The Cetus comes with an overall handle length 4.57 with a griping area of 3.95. The length and arc of the handle make this one of the most comfortable knives I've ever handled. Besides the subtle curve there's barely an index notch to breakup the shape of the handle. The handle does have a bit of a forward guard in front of the index area, this design element helps prevent your hand from accidently sliding forward and helps hide the flipper tab when open. One of the more interesting designs choices for the handle, is the show side is made of aluminum while the lock side remains stainless steel. There's is a visual difference between the two materials, and I'm sure there's some weight saving as a result. The G10 has some texture to it, but doesn't add any significant grip to the handle. I feel the shape and width of the handle make it easier to handle than any texture would (or is that wood?).
The blade of the Cetus is of sheepsfoots style that's 3.6 inches long with a deep hollow grind. Sheepsfoot and Wharncliffe blades are all the rage right now, with a lot of pokey stabby blades out there it's kind of a nice change. Due to the shape, your less likely to poke something inadvertently and the robust tip can take some abuse. I found the hollow grind makes it a great slicer, it goes through stuff extremely easy. The blade gave me some difficulty in some situations, but it was due to blade shape and not sharpness. The blade comes in 14C28N, this steel is seriously blowing up as the go to for budget steels. It performs really well and it's nice to see something more stainless than D2.

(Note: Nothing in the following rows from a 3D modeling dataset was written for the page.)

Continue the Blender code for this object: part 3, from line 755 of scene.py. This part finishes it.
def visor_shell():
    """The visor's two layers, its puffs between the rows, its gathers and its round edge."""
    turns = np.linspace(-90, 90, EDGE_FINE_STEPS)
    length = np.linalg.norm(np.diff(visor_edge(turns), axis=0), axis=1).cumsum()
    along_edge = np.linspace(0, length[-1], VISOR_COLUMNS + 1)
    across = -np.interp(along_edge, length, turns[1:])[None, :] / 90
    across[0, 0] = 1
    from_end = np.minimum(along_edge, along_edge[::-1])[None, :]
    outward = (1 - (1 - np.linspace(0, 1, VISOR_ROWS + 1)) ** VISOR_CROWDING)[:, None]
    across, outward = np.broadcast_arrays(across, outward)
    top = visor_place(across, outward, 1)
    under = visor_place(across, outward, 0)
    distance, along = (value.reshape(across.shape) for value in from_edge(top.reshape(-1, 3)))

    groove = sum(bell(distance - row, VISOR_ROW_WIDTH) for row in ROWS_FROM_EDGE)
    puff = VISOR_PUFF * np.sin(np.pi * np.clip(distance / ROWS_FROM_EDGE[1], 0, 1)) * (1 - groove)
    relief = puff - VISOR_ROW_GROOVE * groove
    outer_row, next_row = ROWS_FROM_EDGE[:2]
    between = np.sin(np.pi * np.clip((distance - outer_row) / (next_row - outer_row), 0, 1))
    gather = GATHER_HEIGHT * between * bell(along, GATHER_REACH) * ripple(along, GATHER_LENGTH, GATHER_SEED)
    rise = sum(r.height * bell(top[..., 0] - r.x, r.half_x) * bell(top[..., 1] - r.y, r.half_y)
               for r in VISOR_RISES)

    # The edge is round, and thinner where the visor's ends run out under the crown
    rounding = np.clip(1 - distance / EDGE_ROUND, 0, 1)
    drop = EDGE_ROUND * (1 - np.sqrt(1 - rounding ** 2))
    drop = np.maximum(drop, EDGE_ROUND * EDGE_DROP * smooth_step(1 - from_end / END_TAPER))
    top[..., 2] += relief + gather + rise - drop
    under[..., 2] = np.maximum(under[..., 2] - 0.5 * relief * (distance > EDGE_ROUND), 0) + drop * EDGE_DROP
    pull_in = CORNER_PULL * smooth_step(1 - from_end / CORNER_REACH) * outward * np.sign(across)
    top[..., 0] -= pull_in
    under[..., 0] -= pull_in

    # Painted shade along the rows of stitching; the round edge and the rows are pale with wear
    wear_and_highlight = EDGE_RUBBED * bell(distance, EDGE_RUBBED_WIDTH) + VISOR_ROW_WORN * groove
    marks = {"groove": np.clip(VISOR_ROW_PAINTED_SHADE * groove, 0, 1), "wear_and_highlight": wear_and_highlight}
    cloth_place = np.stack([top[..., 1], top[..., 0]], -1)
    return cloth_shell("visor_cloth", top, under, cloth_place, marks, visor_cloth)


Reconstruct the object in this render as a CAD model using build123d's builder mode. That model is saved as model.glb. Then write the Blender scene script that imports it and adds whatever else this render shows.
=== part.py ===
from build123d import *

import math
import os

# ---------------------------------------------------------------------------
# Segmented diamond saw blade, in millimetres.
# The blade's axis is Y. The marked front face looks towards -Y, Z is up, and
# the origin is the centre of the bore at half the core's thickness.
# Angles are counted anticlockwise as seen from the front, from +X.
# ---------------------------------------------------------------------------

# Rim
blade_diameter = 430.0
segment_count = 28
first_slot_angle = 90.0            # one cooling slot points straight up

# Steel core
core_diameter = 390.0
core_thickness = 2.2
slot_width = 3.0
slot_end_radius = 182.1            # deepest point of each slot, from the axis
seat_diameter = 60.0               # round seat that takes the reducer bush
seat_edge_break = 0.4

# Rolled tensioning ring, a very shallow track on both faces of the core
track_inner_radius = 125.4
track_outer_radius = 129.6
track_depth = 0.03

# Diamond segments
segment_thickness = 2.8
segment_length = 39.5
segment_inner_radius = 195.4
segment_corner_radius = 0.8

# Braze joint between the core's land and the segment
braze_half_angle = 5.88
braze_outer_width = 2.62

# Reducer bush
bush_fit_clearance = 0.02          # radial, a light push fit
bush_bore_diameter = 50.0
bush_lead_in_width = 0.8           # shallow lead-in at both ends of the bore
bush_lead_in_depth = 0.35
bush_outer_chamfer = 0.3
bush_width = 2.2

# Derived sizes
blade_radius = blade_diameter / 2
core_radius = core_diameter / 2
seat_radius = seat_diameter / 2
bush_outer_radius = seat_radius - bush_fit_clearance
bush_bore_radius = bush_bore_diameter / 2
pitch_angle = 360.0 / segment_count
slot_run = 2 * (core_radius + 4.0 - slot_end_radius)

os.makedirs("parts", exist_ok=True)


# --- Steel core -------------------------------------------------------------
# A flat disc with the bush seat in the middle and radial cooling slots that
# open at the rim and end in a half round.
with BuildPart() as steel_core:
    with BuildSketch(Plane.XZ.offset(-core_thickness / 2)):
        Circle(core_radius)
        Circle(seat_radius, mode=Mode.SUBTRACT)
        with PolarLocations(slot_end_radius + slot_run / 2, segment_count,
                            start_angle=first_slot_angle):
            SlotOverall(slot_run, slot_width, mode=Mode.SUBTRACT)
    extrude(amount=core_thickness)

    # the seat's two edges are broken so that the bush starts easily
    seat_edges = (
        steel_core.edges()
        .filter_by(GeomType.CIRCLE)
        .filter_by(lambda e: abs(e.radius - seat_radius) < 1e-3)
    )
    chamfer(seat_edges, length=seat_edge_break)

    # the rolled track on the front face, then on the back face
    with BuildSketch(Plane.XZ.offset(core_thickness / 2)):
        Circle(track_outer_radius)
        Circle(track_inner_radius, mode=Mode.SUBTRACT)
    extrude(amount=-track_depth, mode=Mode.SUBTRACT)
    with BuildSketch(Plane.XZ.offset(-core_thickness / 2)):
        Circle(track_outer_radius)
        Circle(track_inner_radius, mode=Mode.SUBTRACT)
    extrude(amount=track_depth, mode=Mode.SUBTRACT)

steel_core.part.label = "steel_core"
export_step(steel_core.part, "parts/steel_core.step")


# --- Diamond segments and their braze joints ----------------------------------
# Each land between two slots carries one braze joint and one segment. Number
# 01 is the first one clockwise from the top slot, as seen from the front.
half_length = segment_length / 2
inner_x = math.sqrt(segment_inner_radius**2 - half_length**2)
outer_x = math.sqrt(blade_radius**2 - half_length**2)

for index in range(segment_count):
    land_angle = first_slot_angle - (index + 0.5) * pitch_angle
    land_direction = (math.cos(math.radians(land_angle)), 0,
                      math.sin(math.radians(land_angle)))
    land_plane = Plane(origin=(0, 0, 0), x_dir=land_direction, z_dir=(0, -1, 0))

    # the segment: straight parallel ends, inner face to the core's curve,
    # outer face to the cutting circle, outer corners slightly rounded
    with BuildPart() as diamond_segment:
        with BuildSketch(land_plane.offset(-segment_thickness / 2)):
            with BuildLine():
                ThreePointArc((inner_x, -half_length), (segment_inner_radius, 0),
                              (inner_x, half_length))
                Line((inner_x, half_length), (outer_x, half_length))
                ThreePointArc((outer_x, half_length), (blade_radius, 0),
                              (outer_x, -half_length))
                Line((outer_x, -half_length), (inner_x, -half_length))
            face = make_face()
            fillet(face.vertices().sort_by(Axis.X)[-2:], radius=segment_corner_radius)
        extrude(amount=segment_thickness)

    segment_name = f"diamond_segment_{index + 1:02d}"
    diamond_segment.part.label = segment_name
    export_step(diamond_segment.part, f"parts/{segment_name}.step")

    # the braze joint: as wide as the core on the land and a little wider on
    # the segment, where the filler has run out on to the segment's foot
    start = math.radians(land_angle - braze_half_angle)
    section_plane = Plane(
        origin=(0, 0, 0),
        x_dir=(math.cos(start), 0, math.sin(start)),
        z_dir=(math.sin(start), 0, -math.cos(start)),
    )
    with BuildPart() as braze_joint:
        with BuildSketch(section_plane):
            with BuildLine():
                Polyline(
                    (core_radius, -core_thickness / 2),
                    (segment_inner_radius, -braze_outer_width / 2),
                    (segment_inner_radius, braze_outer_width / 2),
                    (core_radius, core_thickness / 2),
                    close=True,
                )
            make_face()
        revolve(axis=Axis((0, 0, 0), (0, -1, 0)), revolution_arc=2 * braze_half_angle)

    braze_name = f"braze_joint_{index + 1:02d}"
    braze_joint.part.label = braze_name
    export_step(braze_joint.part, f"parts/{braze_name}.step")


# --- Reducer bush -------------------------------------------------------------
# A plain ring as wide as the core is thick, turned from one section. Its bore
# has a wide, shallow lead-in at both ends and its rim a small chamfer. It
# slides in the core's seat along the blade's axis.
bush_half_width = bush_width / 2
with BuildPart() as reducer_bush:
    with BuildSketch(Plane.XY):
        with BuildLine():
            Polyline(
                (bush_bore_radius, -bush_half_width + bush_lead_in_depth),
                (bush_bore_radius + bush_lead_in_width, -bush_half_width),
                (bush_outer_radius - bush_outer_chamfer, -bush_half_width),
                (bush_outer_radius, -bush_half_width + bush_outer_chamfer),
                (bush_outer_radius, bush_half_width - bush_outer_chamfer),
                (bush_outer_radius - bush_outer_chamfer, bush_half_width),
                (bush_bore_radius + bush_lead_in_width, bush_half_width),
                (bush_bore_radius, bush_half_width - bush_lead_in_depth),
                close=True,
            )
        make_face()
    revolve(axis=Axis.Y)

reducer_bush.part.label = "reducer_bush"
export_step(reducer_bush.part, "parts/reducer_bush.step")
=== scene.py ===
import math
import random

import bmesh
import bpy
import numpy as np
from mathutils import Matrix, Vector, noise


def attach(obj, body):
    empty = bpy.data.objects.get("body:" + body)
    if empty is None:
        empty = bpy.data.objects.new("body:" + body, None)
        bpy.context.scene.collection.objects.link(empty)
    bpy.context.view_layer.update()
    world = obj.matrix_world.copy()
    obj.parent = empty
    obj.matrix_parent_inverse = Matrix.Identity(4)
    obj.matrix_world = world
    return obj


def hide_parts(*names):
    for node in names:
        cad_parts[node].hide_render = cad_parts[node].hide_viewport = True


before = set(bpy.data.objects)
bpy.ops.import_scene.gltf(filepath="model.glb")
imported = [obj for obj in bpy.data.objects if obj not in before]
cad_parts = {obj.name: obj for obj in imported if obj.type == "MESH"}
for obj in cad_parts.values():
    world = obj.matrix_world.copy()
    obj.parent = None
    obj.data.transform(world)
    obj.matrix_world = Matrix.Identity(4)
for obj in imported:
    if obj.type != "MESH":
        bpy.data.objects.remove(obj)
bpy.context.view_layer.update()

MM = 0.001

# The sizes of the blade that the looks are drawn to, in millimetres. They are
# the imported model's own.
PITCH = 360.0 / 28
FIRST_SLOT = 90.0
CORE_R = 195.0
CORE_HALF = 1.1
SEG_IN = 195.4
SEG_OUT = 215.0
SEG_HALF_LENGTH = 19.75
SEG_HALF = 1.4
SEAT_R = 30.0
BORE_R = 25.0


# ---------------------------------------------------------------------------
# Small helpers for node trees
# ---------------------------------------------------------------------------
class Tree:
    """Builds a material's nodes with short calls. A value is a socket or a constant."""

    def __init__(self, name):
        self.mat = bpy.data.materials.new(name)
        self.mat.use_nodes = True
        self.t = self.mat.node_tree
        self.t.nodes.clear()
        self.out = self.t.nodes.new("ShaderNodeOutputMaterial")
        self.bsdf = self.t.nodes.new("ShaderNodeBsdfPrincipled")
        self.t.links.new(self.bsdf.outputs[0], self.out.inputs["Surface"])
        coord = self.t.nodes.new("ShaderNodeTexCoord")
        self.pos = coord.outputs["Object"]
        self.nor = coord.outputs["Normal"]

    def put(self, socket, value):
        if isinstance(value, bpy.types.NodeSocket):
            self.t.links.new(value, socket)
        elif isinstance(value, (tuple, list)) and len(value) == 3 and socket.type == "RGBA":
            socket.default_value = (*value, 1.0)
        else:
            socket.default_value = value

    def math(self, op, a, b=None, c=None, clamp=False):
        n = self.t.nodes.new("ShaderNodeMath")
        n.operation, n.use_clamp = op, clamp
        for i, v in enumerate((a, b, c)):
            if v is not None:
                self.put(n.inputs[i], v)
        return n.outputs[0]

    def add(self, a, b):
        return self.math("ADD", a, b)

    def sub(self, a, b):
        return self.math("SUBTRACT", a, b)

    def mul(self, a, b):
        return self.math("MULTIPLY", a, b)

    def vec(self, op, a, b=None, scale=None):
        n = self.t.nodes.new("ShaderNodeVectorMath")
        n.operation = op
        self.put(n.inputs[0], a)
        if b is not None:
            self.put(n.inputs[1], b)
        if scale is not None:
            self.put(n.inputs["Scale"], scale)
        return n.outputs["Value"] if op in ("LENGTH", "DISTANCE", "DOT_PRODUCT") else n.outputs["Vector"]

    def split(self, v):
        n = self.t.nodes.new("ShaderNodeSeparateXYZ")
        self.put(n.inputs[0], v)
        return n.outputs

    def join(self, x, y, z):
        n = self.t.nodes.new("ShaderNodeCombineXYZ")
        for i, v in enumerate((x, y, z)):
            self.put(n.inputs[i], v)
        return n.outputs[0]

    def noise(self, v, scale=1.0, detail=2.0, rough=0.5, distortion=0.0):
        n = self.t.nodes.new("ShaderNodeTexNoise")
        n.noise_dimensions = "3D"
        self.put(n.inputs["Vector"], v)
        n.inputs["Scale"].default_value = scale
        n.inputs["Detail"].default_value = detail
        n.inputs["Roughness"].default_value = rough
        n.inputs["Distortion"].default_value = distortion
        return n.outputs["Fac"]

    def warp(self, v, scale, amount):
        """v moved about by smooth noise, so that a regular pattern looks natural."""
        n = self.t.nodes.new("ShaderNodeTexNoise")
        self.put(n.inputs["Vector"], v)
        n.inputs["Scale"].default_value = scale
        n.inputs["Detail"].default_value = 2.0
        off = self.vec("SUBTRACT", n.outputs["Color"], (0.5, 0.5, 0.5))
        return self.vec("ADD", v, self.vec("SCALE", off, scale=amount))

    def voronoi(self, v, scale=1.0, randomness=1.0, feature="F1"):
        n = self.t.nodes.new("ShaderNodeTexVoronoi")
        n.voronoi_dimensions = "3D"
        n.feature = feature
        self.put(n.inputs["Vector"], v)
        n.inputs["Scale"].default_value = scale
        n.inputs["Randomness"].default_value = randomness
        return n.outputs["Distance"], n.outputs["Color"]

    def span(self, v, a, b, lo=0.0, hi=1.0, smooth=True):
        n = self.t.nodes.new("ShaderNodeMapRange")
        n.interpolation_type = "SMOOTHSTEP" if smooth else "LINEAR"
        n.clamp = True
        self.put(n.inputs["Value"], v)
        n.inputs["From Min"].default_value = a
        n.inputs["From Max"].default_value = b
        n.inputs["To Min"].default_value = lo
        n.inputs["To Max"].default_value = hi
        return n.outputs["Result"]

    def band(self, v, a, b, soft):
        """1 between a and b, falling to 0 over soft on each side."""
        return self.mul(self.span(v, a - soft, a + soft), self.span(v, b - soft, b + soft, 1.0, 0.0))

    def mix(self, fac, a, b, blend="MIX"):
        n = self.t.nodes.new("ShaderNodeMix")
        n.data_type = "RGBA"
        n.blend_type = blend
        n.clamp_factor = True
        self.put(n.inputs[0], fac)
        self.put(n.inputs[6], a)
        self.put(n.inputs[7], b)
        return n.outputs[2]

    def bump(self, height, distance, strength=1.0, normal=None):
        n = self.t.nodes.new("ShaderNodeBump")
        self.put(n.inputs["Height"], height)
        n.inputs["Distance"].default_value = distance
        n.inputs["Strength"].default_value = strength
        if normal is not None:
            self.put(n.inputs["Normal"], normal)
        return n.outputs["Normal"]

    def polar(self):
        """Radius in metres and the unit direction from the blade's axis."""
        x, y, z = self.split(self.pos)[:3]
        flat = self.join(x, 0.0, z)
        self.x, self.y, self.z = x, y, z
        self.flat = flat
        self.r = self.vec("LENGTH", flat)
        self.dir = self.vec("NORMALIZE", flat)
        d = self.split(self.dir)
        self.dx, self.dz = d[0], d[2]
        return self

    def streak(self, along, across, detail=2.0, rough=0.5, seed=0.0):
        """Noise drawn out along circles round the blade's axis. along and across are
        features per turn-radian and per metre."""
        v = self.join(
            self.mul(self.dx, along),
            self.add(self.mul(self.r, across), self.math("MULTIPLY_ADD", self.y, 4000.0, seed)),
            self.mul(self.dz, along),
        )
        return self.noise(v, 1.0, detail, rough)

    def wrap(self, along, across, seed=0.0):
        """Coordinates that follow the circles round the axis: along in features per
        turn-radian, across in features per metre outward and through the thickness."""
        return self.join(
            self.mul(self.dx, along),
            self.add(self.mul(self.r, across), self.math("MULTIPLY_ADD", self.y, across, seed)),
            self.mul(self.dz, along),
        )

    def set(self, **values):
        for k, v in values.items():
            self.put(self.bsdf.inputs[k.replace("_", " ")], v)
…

Deploying the blade is done via a flipper tab on back, it's a rather sloped tab with some jimping on it. I found I had to be deliberate in launching the blade depending on how I was holding the knife. The knife being upsidedown was easier to deploy than right side up. I feel the angle of the flipper tab doesn't give me enough to successfully launch it every time. The knife comes with a stylistic thumb hole and a fuller that can be used to middle finger flick. The hole in the blade is more artistic and not so much a true method for opening the knife. The hole is recessed some and really smooth so grabbing it with your thumb is less reliable than the flipper tab. On the upside the pivot bearings make the action super smooth and flicking isn't restricted in any way.
The lock on the Cetus is a frame lock, although David refers to it as a hybrid frame lock. He feels that people can accidently put pressure on the lock bar when opening the knife, causing friction against the blade. The scales on the handle keep this from happening and also benefit by preventing over travel of the lock bar. I'm starting to see this some and it can be more attractive than an over travel stop or lock bar stabilizer.
I love a well designed pocket clip and the Cetus has a extremely deep one. It has just the right amount of scoop at the end and it's anchored behind the handle scales making it flush and seamless with the design. I know I sound like a broken record but this is also another trend I'm seeing. I have no qualms about this and I'm happy to see companies adopting well designed features from today's knives.
On the whole I really like the Cetus, it's just the right size for an everyday knife and it cuts really well. I love the style and the fact that Orion has a sort of theme for their knives. It has some slight quirks and they don't detract from the package as a whole. I look forward to seeing this company grow and seeing what else they have in the works.